Voting rights expanded in the face of struggle, but also as the ruling class gained experience and confidence. The Civil War (1861 – 1865) didn’t start out with the aim to end slavery, but only to put the southern plantation owners in a secondary place to the growing northern capitalist class. Abolition was only resorted to when winning the war could only succeed by marshalling the participation of Black people.

Giving the vote to the four million newly freed people wasn’t done right away. It was another five years before the XV Amendment was added to the Constitution. And except for a few years of what is called “Reconstruction” the voting rights of African Americans were systematically attacked and eliminated in the defeated states for almost 100 years.

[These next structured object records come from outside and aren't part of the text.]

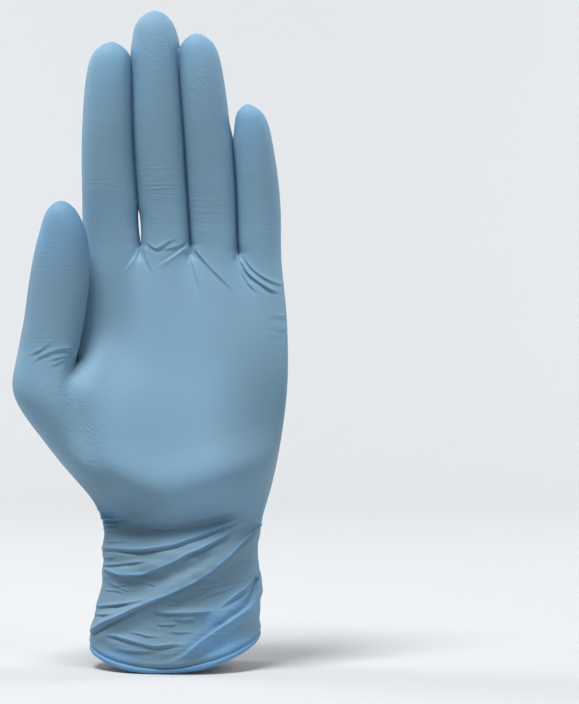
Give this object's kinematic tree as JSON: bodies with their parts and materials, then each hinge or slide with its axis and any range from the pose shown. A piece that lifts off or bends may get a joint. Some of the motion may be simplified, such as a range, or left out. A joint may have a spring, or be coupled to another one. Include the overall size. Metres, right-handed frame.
{
  "type": "disposable glove",
  "caption": "Left-hand exam glove of thin stretchy film, holding the shape of a flat open hand, with a loose wrinkled cuff that ends in a rolled bead.",
  "frame": {"origin": "middle of the cuff's open mouth, level with the lowest point of the rolled bead", "axes": "+Z from the mouth to the fingertips, the palm faces -Y, the thumb lies towards -X"},
  "size_m": [0.0988, 0.047, 0.2376],
  "materials": {
    "nitrile_film": "satin",
    "rolled_nitrile": "satin"
  },
  "bodies": {
    "root": {"glove_film": "nitrile_film", "rolled_bead": "rolled_nitrile"}
  },
  "joints": []
}
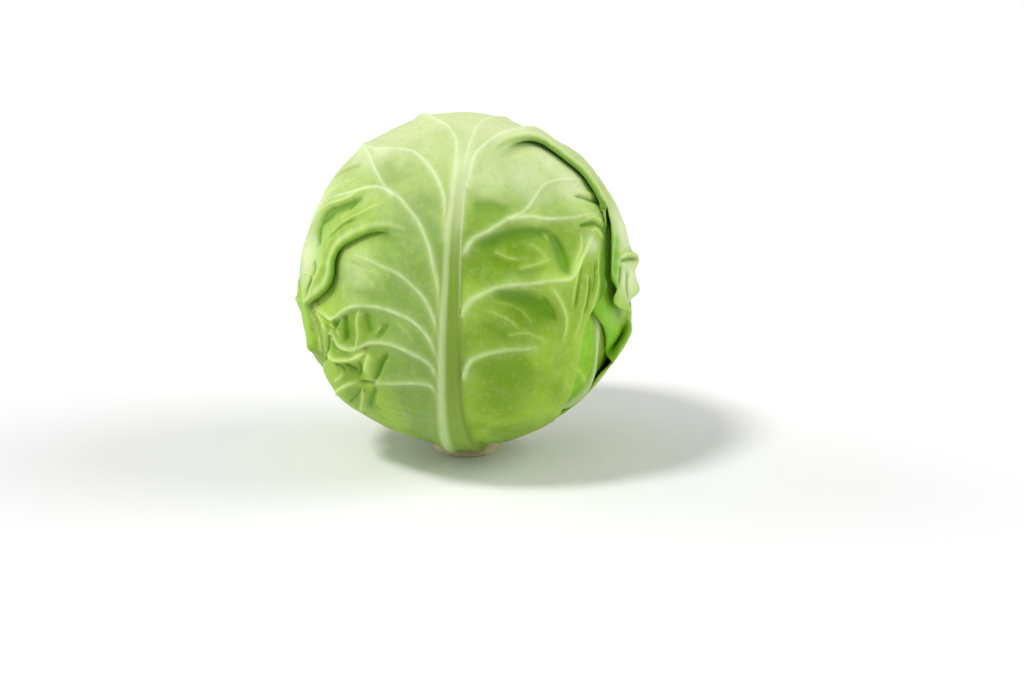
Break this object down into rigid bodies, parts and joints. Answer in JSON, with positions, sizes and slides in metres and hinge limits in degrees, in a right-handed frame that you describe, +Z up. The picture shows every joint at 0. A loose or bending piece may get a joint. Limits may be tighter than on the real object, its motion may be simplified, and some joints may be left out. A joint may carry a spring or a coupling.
{
  "type": "cabbage head",
  "caption": "Round, firm head of white cabbage: large veined green wrapper leaves folded over packed inner leaves, standing on its cut stalk.",
  "frame": {"origin": "centre of the stalk's cut face, on the surface that the head stands on", "axes": "+Z up, along the stalk and out through the crown; -Y towards the middle of the outermost leaf, the front; +X to the right of it"},
  "size_m": [0.1751, 0.1749, 0.1729],
  "materials": {
    "outer_leaf": "satin, waxy, with pale raised veins",
    "inner_leaf": "satin, paler green",
    "heart_leaf": "satin, yellowish white",
    "stalk": "matt cut face, fibrous"
  },
  "bodies": {
    "root": {"leaf_front": "outer_leaf", "leaf_back_right": "outer_leaf", "leaf_back_left": "outer_leaf", "leaf_inner_right": "inner_leaf", "leaf_inner_back": "inner_leaf", "leaf_inner_left": "inner_leaf", "inner_leaves": "heart_leaf", "stalk": "stalk"}
  },
  "joints": []
}
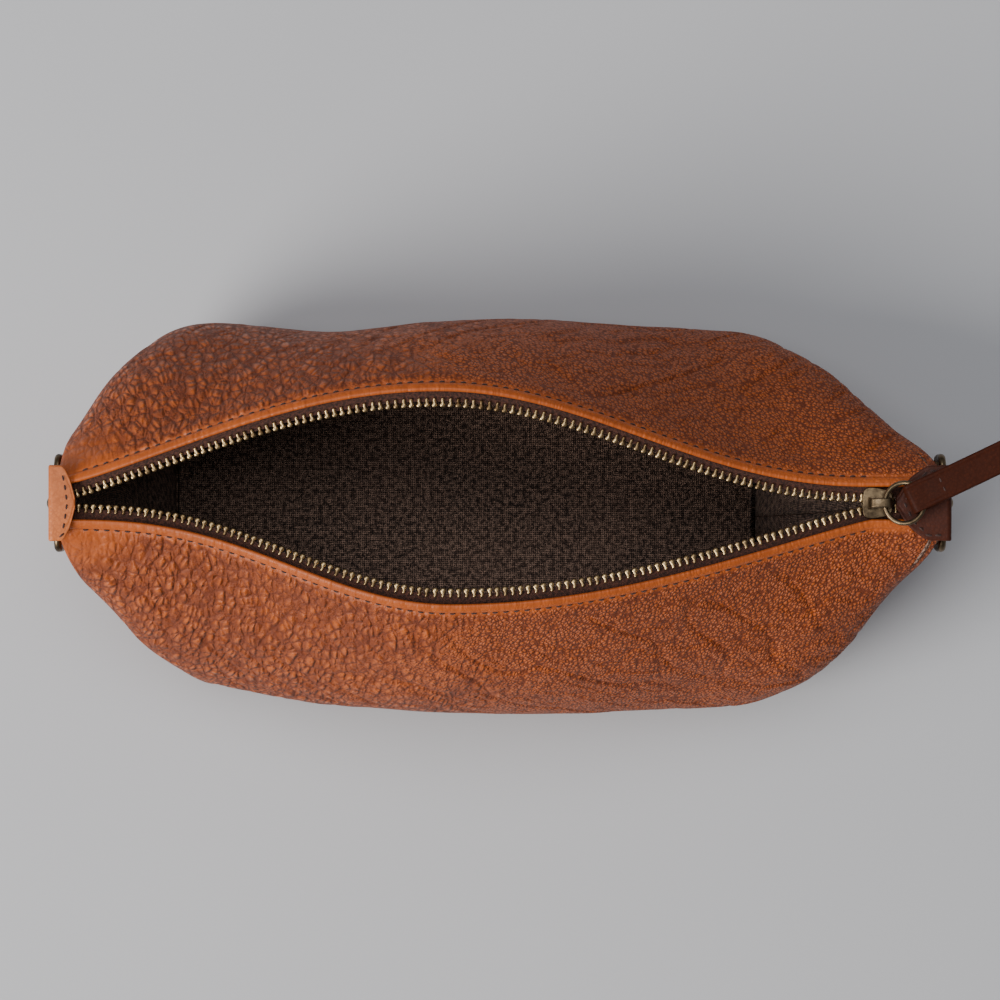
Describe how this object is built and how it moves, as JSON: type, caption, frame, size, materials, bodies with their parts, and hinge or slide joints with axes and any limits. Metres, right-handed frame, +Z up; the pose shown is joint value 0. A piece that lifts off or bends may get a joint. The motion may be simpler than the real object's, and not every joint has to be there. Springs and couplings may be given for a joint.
{
  "type": "shaving kit bag",
  "caption": "Open leather toiletry pouch with a metal zip, end tabs with hanging rings and a strap on the slider.",
  "frame": {"origin": "centre of the base's flat underside", "axes": "+X along the zip towards the slider's open place, +Y towards the back, +Z up"},
  "size_m": [0.3233, 0.1379, 0.124],
  "materials": {
    "tan_leather": "pebbled, semi-matt",
    "tab_leather": "smooth, semi-matt",
    "strap_leather": "smooth, semi-matt",
    "lining": "woven, matt",
    "zip_tape": "woven, matt",
    "brass_teeth": "aged, satin",
    "antique_brass": "dark antique, satin",
    "thread": "waxed thread",
    "board": "matt board"
  },
  "bodies": {
    "root": {"base_panel": "tan_leather", "base_board": "board", "base_lining": "lining", "front_panel": "tan_leather", "back_panel": "tan_leather", "front_lining": "lining", "back_lining": "lining", "front_top_stop": "brass_teeth", "back_top_stop": "brass_teeth", "bottom_stop": "brass_teeth", "front_stitching": "thread", "back_stitching": "thread", "left_tab": "tab_leather", "right_tab": "tab_leather", "left_rivet": "antique_brass", "right_rivet": "antique_brass", "left_tab_stitching": "thread", "right_tab_stitching": "thread"},
    "front_edge": {"front_tape": "zip_tape", "front_teeth": "brass_teeth"},
    "back_edge": {"back_tape": "zip_tape", "back_teeth": "brass_teeth"},
    "slider": {"slider_top": "antique_brass", "slider_bottom": "antique_brass", "slider_bridge": "antique_brass"},
    "pull_ring": {"pull_ring": "antique_brass"},
    "pull_strap": {"pull_strap": "strap_leather", "strap_stitching": "thread"},
    "left_ring": {"left_ring": "antique_brass"},
    "right_ring": {"right_ring": "antique_brass"}
  },
  "joints": [
    {"name": "zip_travel", "type": "slide", "parent": "root", "child": "slider", "axis": [-1, 0, 0], "range_m": [0, 0.261]},
    {"name": "front_edge_draw", "type": "slide", "parent": "root", "child": "front_edge", "axis": [0, 0.8531, -0.5217], "range_m": [0, 0.03259], "deforming": ["front_tape", "front_teeth"]},
    {"name": "back_edge_draw", "type": "slide", "parent": "root", "child": "back_edge", "axis": [0, -0.8788, -0.4773], "range_m": [0, 0.03562], "deforming": ["back_tape", "back_teeth"]},
    {"name": "pull_lift", "type": "hinge", "parent": "slider", "child": "pull_ring", "pos_m": [0.1395, 0.005, 0.107], "axis": [0, -1, 0], "range_deg": [0, 140]},
    {"name": "strap_swing", "type": "hinge", "parent": "pull_ring", "child": "pull_strap", "pos_m": [0.1458, 0.005, 0.10929], "axis": [-0.342, 0, 0.9397], "range_deg": [-70, 20]},
    {"name": "left_ring_swing", "type": "hinge", "parent": "root", "child": "left_ring", "pos_m": [-0.13715, 0.005, 0.086], "axis": [0, 1, 0], "range_deg": [-10, 150]},
    {"name": "right_ring_swing", "type": "hinge", "parent": "root", "child": "right_ring", "pos_m": [0.16115, 0.005, 0.086], "axis": [0, -1, 0], "range_deg": [-10, 150]}
  ],
  "couplings": [
    {"joint": "front_edge_draw", "follows": "zip_travel", "ratio": 0.12484},
    {"joint": "back_edge_draw", "follows": "zip_travel", "ratio": 0.13646}
  ]
}
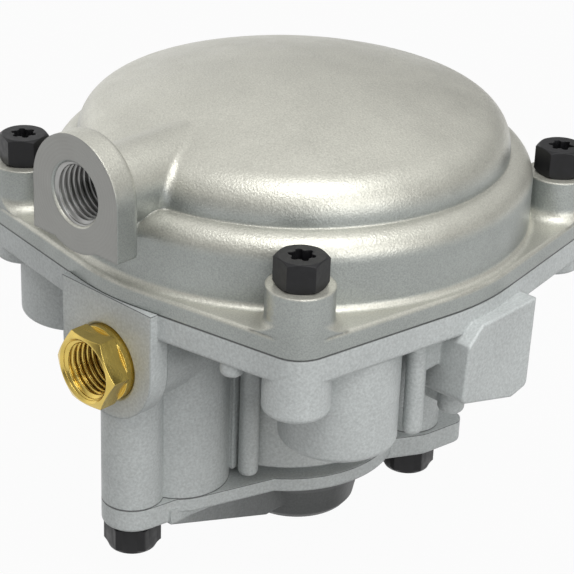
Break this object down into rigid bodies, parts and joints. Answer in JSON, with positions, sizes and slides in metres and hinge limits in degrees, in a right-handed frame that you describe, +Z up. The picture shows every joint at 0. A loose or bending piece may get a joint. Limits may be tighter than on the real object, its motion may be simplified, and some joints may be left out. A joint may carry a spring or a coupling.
{
  "type": "air brake relay valve",
  "caption": "Trailer air brake relay emergency valve: domed die-cast cover on a square flange, cast body with pipe ports, brass bushing, hex screws and a bottom exhaust cover.",
  "frame": {"origin": "middle of the outline at the level of the exhaust rim; it lies on the dome's axis", "axes": "+Z up through the dome, -X towards the service and emergency ports, +X the reservoir port, +Y the delivery port"},
  "size_m": [0.1304, 0.119, 0.1129],
  "materials": {
    "cast_cover": "shot-blasted die casting, light grey, fine grain",
    "cast_body": "die casting, satin, cooler grey",
    "black_screw": "black oxide, semi-gloss",
    "brass": "turned, bright",
    "seal_rubber": "moulded nitrile rubber",
    "valve_rubber": "moulded nitrile rubber, matt",
    "turned_aluminium": "turned, satin",
    "spring_steel": "bright spring wire",
    "zinc_steel": "zinc plated"
  },
  "bodies": {
    "housing": {"cover": "cast_cover", "body": "cast_body", "bottom_cover": "cast_body", "cover_screws": "black_screw", "bottom_screws": "black_screw", "port_bushing": "brass", "cover_seal": "seal_rubber", "bottom_seal": "seal_rubber", "cylinder_ring": "seal_rubber", "stem_ring": "seal_rubber", "guide_ring": "seal_rubber", "valve_guide": "turned_aluminium", "relay_spring": "spring_steel", "valve_spring": "spring_steel", "emergency_spring": "spring_steel", "check_spring": "spring_steel", "retaining_clip": "spring_steel", "diaphragm_washer": "zinc_steel", "diaphragm_screw": "zinc_steel", "check_plug": "brass", "exhaust_diaphragm": "valve_rubber"},
    "relay_piston": {"relay_piston": "turned_aluminium", "piston_ring": "seal_rubber"},
    "valve": {"valve_carrier": "brass", "valve_face": "valve_rubber"},
    "emergency_piston": {"emergency_piston": "turned_aluminium", "emergency_ring": "seal_rubber"},
    "check_valve": {"check_carrier": "brass", "check_face": "valve_rubber"}
  },
  "joints": [
    {"name": "relay_piston_slide", "type": "slide", "parent": "housing", "child": "relay_piston", "axis": [0, 0, -1], "range_m": [0, 0.004], "stiffness_N_per_m": 1970, "springref_m": -0.006, "deforming": ["relay_spring"]},
    {"name": "valve_slide", "type": "slide", "parent": "housing", "child": "valve", "axis": [0, 0, -1], "range_m": [0, 0.0025], "stiffness_N_per_m": 2100, "springref_m": -0.004, "deforming": ["valve_spring"]},
    {"name": "emergency_piston_slide", "type": "slide", "parent": "housing", "child": "emergency_piston", "axis": [0, 0, -1], "range_m": [0, 0.004], "stiffness_N_per_m": 4820, "springref_m": -0.005, "deforming": ["emergency_spring"]},
    {"name": "check_valve_slide", "type": "slide", "parent": "housing", "child": "check_valve", "axis": [0, 0, -1], "range_m": [0, 0.002], "stiffness_N_per_m": 2730, "springref_m": -0.003, "deforming": ["check_spring"]}
  ],
  "couplings": [
    {"joint": "valve_slide", "follows": "relay_piston_slide", "ratio": 0.625}
  ]
}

Women advocated for the right to vote from  before the Civil War. A Women’s Rights Conference at Seneca Falls, NY in 1848 saw the escaped slave and great abolitionist Frederick Douglass rise to support a motion demanding the right to vote for women. But it wasn’t until 1920 that the XIX Amendment became law.

A cornerstone of the Civil Rights Movement in the 1950s and 1960s was the fight to restore the right to vote guaranteed in the XV Amendment. After years of confrontations, struggle, death and terrorist bombings the 1965 Voting Rights Act was passed. The capitalists feared that the growing mass movement would be more dangerous than expanding voting rights.

So why then is protecting the right to vote uncertain even though the Democratic Party needs the broadest voter turnout to stay in office? It is because the ruling capitalist class is profoundly aware of their precarious position as a small, exploiting minority.

As a small minority ruling over a huge oppressed majority it is essential that those at the “bottom” are not able to overthrow them. Ignorance and confusion are effective tools. Divisions, particularly racism,  have proven successful to keep unity of the working class from being achieved.

Even the modern form of the Democratic Party is a concession to the masses who have been conditioned to see the Democrats as their party, as a vehicle for progressive change. It is clear that in every crisis in the United States, where mass struggle has erupted in the streets, election season has drawn many activists into campaigning for the “lesser of two evils” or what they perceive might be a progressive candidate. This has often sapped momentum from the mass struggle – exactly what the ruling elite want.

Even elections themselves, however, can frighten the ruling class. If the masses of people get too radical and expect too much from the electoral process, that could threaten the far from stable capitalist system.

One can look back at the campaign of African American activist Jesse Jackson for president in 1988. Jackson, certainly no revolutionary, was not seen by Wall Street as “safe.” When he started to sweep Democratic primaries he became a target of most of the big business media, and was forced out of the race.

Come forward several decades. Bernie Sanders, a self-proclaimed “socialist”, was a serious contender for the 2016 Democratic standard bearer. He drew huge crowds and was inspiring tens of millions, especially among the young people. Leaks from top Democratic Party sources show that Sanders was stopped by hook and by crook from gaining the nomination. Even inside the Democratic Party most progressives often talk about the “Corporate Democrats” in frustration with who really rules that party. The Corporate Dems, heavily supported by mainstream media, conspired again in the 2020 elections to keep a “socialist” candidate from gaining the Democratic Party’s nomination.

To some the year 2020 will be remembered for the defeat of reactionary Donald Trump who garishly revealed the true face of the capitalist ruling class. But for others the unprecedented Black Lives Matter movement of 2020 is more significant. The brutal, televised police murder of George Floyd on May 25 sparked street protests of a scope not seen in a long time. The demonstrations went on for months. The participants were not just from the African American community but included all races, religions and ages.

This is what makes the ruling class so nervous. They may not want to take a chance of protecting and expanding the right to vote. They certainly will continue to expand the militarization of police forces across the country. As a ruling class they are well aware, even if the mass of the people do not yet know, that elections can be precursors to struggles much broader and more radical than were imagined.

Fighting to defend and expand voting rights are necessary and laudable goals. But real change that can secure progressive advances, defeat white supremacy and all oppressions, and radically improve the standard of living can, and will, eventually be fought out in the streets and workplaces.